►

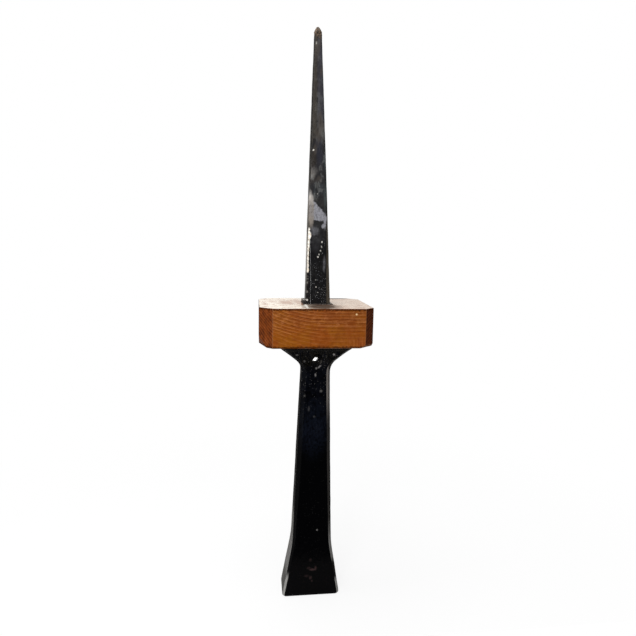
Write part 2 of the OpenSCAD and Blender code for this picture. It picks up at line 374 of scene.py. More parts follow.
def fit_ring(obj, before, ring):
    """Brings the selected ring from the last ring's size to its own, corner by corner."""
    _, _, wide, deep, cut = before
    z, middle, new_wide, new_deep, new_cut = ring
    chosen = [v for v in bmesh.from_edit_mesh(obj.data).verts if v.select]
    at_front = {v.index for v in chosen if abs(abs(v.co.y) - deep) < TOUCH}
    at_side = {v.index for v in chosen if abs(abs(v.co.x - middle) - wide) < TOUCH}
    for members, factors in (
        (at_front, ((new_wide - new_cut) / (wide - cut), new_deep / deep, 1)),
        (at_side, (new_wide / wide, (new_deep - new_cut) / (deep - cut), 1)),
    ):
        pick(obj, "VERT", lambda v, members=members: v.index in members)
        bpy.ops.transform.resize(value=factors, center_override=(middle, 0, z))


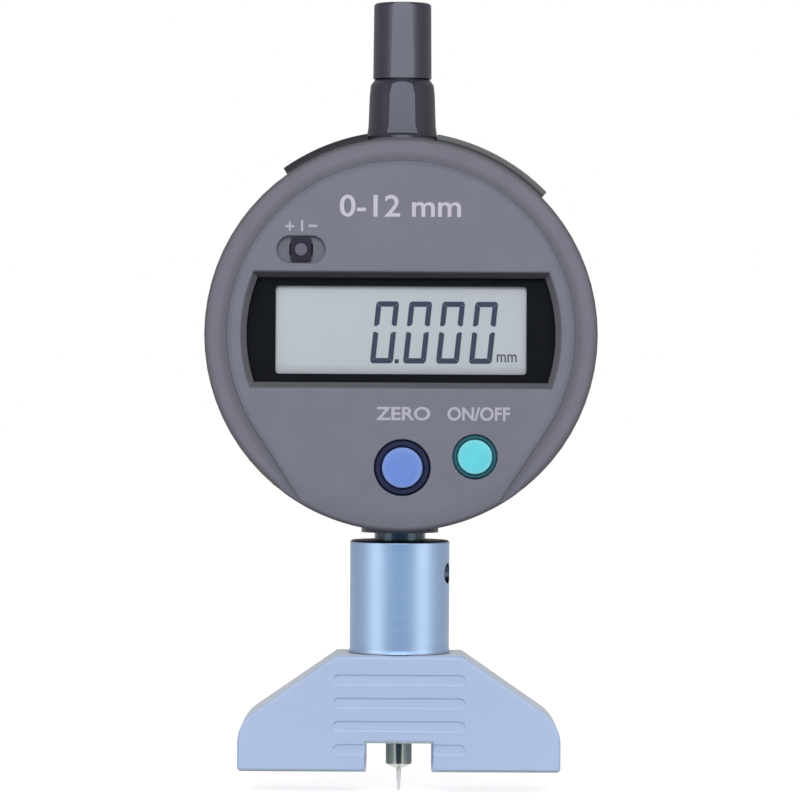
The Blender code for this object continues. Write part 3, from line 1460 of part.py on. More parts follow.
def build_battery():
    """The button cell, its cup and its two contacts, set square to the rim."""
    place = (0, BATTERY_Y, BODY_CENTRE)
    turn = (0, BATTERY_TURN, 0)
    step = BATTERY_THICKNESS / 6
    cell_profile = [
        (0, BATTERY_OUT),
        (BATTERY_RADIUS, BATTERY_OUT),
        (BATTERY_RADIUS, BATTERY_IN + step),
        (BATTERY_RADIUS - step, BATTERY_IN),
        (0, BATTERY_IN),
    ]
    cell = turned("battery", "bright steel", cell_profile, place, turn, MANY_SEGMENTS)
    cup_top = BATTERY_OUT - HOLDER_CUP_SETBACK
    cup_inside = BATTERY_RADIUS + BATTERY_CLEARANCE
    floor = holder_floor()
    cup_profile = [
        (0, floor + HOLDER_CUP_FLOOR),
        (cup_inside, floor + HOLDER_CUP_FLOOR),
        (cup_inside, cup_top),
        (holder_radius(), cup_top),
        (holder_radius(), floor),
        (0, floor),
    ]
    cup = turned("battery_holder", "black plastic", cup_profile, place, turn, MANY_SEGMENTS)
    slot_half = SIDE_CONTACT_HALF_WIDTH + SEAT_GAP
    side_slot = block(
        "side_slot_cutter",
        None,
        (-holder_radius() - CUT_OVERRUN, -slot_half, floor + HOLDER_CUP_FLOOR),
        (-BATTERY_RADIUS, slot_half, cup_top + CUT_OVERRUN),
        place,
        turn,
    )
    cut(cup, side_slot)
    plate_low = floor + HOLDER_CUP_FLOOR + SEAT_GAP
    inner = rod(
        "battery_contact_inner",
        "brass",
        CONTACT_PLATE_RADIUS,
        plate_low,
        plate_low + CONTACT_PLATE_THICKNESS,
        place,
        turn,
    )
    near = BATTERY_RADIUS + SEAT_GAP
    side = block(
        "battery_contact_side",
        "brass",
        (-near - CONTACT_PLATE_THICKNESS, -SIDE_CONTACT_HALF_WIDTH, plate_low),
        (-near, SIDE_CONTACT_HALF_WIDTH, cup_top),
        place,
        turn,
    )
    return [cell, cup, inner, side]


def build_data_connector():
    """The connector under the left cover, with its open mouth."""
    near = -BOARD_BACK + SEAT_GAP
    connector = block(
        "data_connector",
        "black plastic",
        (-DATA_HALF_WIDTH, near, DATA_IN),
        (DATA_HALF_WIDTH, near + DATA_DEPTH, DATA_OUT),
        at_body(),
        (0, DATA_TURN, 0),
    )
    middle = near + DATA_DEPTH / 2
    mouth = block(
        "data_mouth_cutter",
        None,
        (-DATA_MOUTH_HALF_WIDTH, middle - DATA_MOUTH_HALF_HEIGHT, DATA_OUT - DATA_MOUTH_DEPTH),
        (DATA_MOUTH_HALF_WIDTH, middle + DATA_MOUTH_HALF_HEIGHT, DATA_OUT + CUT_OVERRUN),
        at_body(),
        (0, DATA_TURN, 0),
    )
    cut(connector, mouth)
    return connector


def build_rim_covers():
    """The two raised covers that follow the rim, hollowed round the cap's boss."""
    spans = (
        ("data_port_cover", "black rubber", DATA_COVER_START, DATA_COVER_END),
        ("battery_cover", "dark grey plastic", BATTERY_COVER_START, BATTERY_COVER_END),
    )
    pieces = []
    for name, finish, start, end in spans:
        outline = ring_sector(COVER_INSIDE, COVER_OUTSIDE, start, end)
        cover = plate(name, finish, [outline], -COVER_HALF_DEPTH, COVER_HALF_DEPTH, at_body(), FRONT)
        clearance = rod(
            name + "_end_cutter",
            None,
            TOP_BOSS_RADIUS + SEAT_GAP,
            BODY_CENTRE,
            CAP_TOP,
            segments=MANY_SEGMENTS,
        )
        cut(cover, clearance)
        pieces.append(cover)
    return pieces


def main():
    """Build every piece of the gauge."""
    clear_objects()
    make_collections()
    build_base_foot()
    build_base_collar()
    build_clamp_screw()
    build_contact()
    build_stem_and_bushings()
    build_cap()
    build_housing()
    build_front_panel()
    build_display()
    finishes = (("blue button", "dark blue rubber"), ("cyan button", "dark green rubber"))
    for (name, place, radius, seal_radius), pair in zip(button_places(), finishes):
        build_button(name, place, radius, seal_radius, pair)
    build_slide()
    build_main_board()
    build_rear_cover()
    build_scale()
    build_guide()
    build_spring()
    build_battery()
    build_data_connector()
    build_rim_covers()


main()
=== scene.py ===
"""Finished look of the digital depth gauge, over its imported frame.

Everything is in metres, +Z up, with the front towards -Y and the stem's axis on
the Z axis. A piece that stands for a CAD node is modelled where that node is.
"""

import logging
import math
from dataclasses import dataclass
from enum import Enum
from typing import Any, Callable, Iterable, Optional, Sequence

import bmesh
import bpy
from mathutils import Matrix, Quaternion, Vector


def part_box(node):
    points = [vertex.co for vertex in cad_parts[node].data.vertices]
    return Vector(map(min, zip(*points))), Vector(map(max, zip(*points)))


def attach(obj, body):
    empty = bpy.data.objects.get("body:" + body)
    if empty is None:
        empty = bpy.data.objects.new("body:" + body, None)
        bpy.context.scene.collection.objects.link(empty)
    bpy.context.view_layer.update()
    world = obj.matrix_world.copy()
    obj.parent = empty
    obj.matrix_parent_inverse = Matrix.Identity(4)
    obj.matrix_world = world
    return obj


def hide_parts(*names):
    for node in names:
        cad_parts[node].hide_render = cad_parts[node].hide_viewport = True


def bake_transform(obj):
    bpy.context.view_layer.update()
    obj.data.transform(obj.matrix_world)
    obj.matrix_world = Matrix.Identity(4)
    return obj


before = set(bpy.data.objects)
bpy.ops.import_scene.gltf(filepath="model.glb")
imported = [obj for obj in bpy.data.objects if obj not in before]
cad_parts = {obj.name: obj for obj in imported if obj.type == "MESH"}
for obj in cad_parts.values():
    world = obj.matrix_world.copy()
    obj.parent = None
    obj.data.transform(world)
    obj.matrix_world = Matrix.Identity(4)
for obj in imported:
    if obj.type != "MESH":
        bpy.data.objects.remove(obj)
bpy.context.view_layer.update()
LOG = logging.getLogger("depth_gauge")

Point = tuple[float, float]
Colour = tuple[float, float, float]
EdgeTest = Callable[[Vector, Vector], bool]
WHITE = (1.0, 1.0, 1.0)
UP = Matrix.Identity(4)
FRONT = Matrix(((1, 0, 0, 0), (0, 0, -1, 0), (0, 1, 0, 0), (0, 0, 0, 1)))


class Body(Enum):
    """The moving bodies of the gauge."""

    BASE = "base"
    CLAMP = "clamp_screw"
    INDICATOR = "indicator"
    SPINDLE = "spindle"
    ORIGIN = "origin_button"
    POWER = "power_button"
    SIGN = "sign_switch"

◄

Return only the part of the records above that opens with the line containing "build_stem_and_bushings()" and closes with the line containing "zip(*points))), Vector(map(max, zip(*points)))", ends included.

◆ ANSWER TO THIS TASK ◆
    build_stem_and_bushings()
    build_cap()
    build_housing()
    build_front_panel()
    build_display()
    finishes = (("blue button", "dark blue rubber"), ("cyan button", "dark green rubber"))
    for (name, place, radius, seal_radius), pair in zip(button_places(), finishes):
        build_button(name, place, radius, seal_radius, pair)
    build_slide()
    build_main_board()
    build_rear_cover()
    build_scale()
    build_guide()
    build_spring()
    build_battery()
    build_data_connector()
    build_rim_covers()


main()
=== scene.py ===
"""Finished look of the digital depth gauge, over its imported frame.

Everything is in metres, +Z up, with the front towards -Y and the stem's axis on
the Z axis. A piece that stands for a CAD node is modelled where that node is.
"""

import logging
import math
from dataclasses import dataclass
from enum import Enum
from typing import Any, Callable, Iterable, Optional, Sequence

import bmesh
import bpy
from mathutils import Matrix, Quaternion, Vector


def part_box(node):
    points = [vertex.co for vertex in cad_parts[node].data.vertices]
    return Vector(map(min, zip(*points))), Vector(map(max, zip(*points)))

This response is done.